After misunderstanding some defense-related comments from the French president, a childish Twitter troll mocked France's performance during WW2.

+ "The U.S. midterm elections produced a divided Congress, limiting movement on major domestic issues for the next two years. As he mounts his reëlection bid for 2020 Trump will need foreign-policy breakthroughs to appear either productive or Presidential. Yet he seems, instead, to be withdrawing further." The New Yorker: Trump Completes a Shameful Trip to Paris, Just as He Needs the Global Stage.

5

Nano Nano

"Their lack of fame is one of the qualities that make them approachable. When they recommend a shampoo or a lotion or a furniture brand on Instagram, their word seems as genuine as advice from a friend." We've long known that brands reach consumers via commercial deals with celebrities who have massive social followings. But it turns out, even those with relatively tiny follower numbers are getting in on the game. Sapna Maheshwari in the NYT: Are You Ready for the Nanoinfluencers? (Me: "These marketing relationships are eating away at the meaning of human relationships." My family: "Dude, please, get a revenue model already...")
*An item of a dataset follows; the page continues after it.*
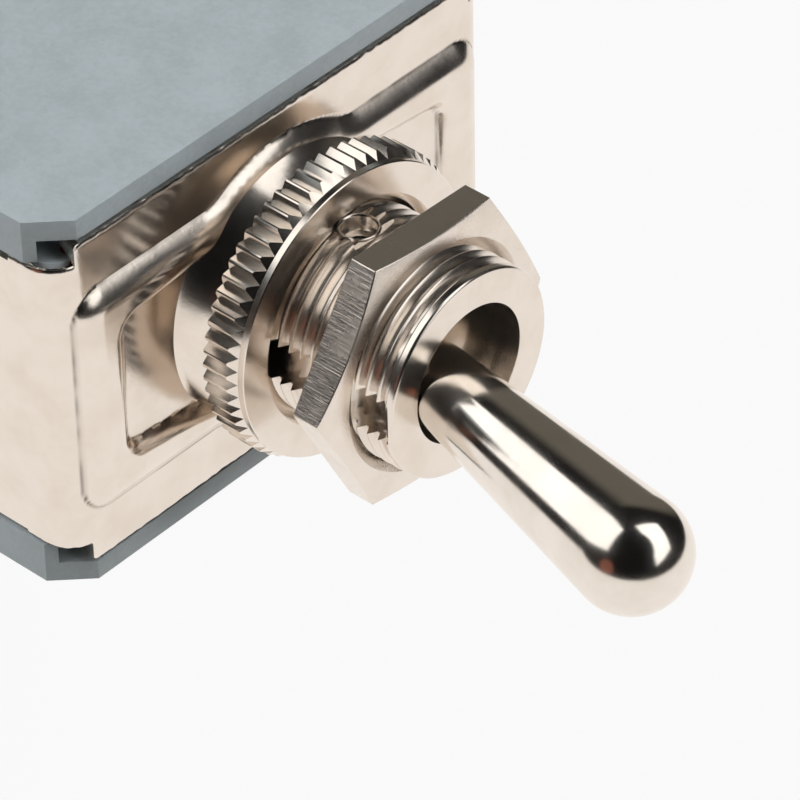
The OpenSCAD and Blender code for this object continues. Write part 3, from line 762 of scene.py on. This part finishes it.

+ And it turns out that the social media influencer action extends to patients recommending treatments to followers. "It's a lucrative new frontier for drug advertising — and for patients, too, who benefit from close contact with the drug maker and, often, a fee. But it is also an increasingly regulated frontier, and one with ethical quandaries that some experts say the drug industry hasn't fully considered."

6

Crime Doesn’t Pay (But No Crime Does)

"In most American cities, a homicide costs the city about a million dollars, easily ... That's important when you start to think about the cost of this type of interruption approach versus the cost each unprevented shooting has on a city." What if you could spend a lot less money and also prevent the homicide? That's the goal of program that basically pays violent criminals to stay out of trouble. WaPo: In Sacramento, trying to stop a killing before it happens.

7

Pass Backwards

"The lawsuit filed in DC District Court on Tuesday morning demanded that the administration return Acosta's White House 'hard pass' credentials and asked the court for an immediate restraining order requiring Acosta's pass to be returned. A hard pass allows journalists regular and unescorted access to the White House and White House briefings." CNN just sued President Trump for banning Jim Acosta from The White House.

8

Lee Way

"Few things are more tragic than the death of an idea. Especially one that has been a shining beacon for the entire world." A Stan Lee comic from 2007: America Is a Dream.

+ LA Times: An illustrated tribute to Stan Lee and his career.

+ "The character was supposed to be gray, but according to Lee, the printer had a hard time keeping the color consistent. 'So as of issue 2, with no explanation, he turned green." 10 interesting facts about Stan Lee.

9

Wasted Youth

"With the exception of perhaps incest and bestiality—and of course nonconsensual sex more generally—our culture has never been more tolerant of sex in just about every permutation. But despite all this, American teenagers and young adults are having less sex." The Atlantic: Why Are Young People Having So Little Sex? (Netflix and Chill has slowly evolved into Netflix and More Netflix...)

+ Politico: How the GOP Gave Up on Porn. "Once, the fight against pornography was the beating heart of the American culture war. Now porn is a ballooning industry — and maybe a harmful one —with no real opponents. What happened?" (Editor's note: The internet happened...)

10

Bottom of the News

"Until now, its mass has been defined by the granddaddy of all kilos: a golf ball-sized metal cylinder locked in a vault in France. For more than a century, it has been the one true kilogram upon which all others were based. No longer." The kilogram is changing.

+ Paper coffee cups will be the death of us. (And we were so sure it would be plastic straws...)

+ Want to see a fast pit stop? Trust me, this won't take much of your time.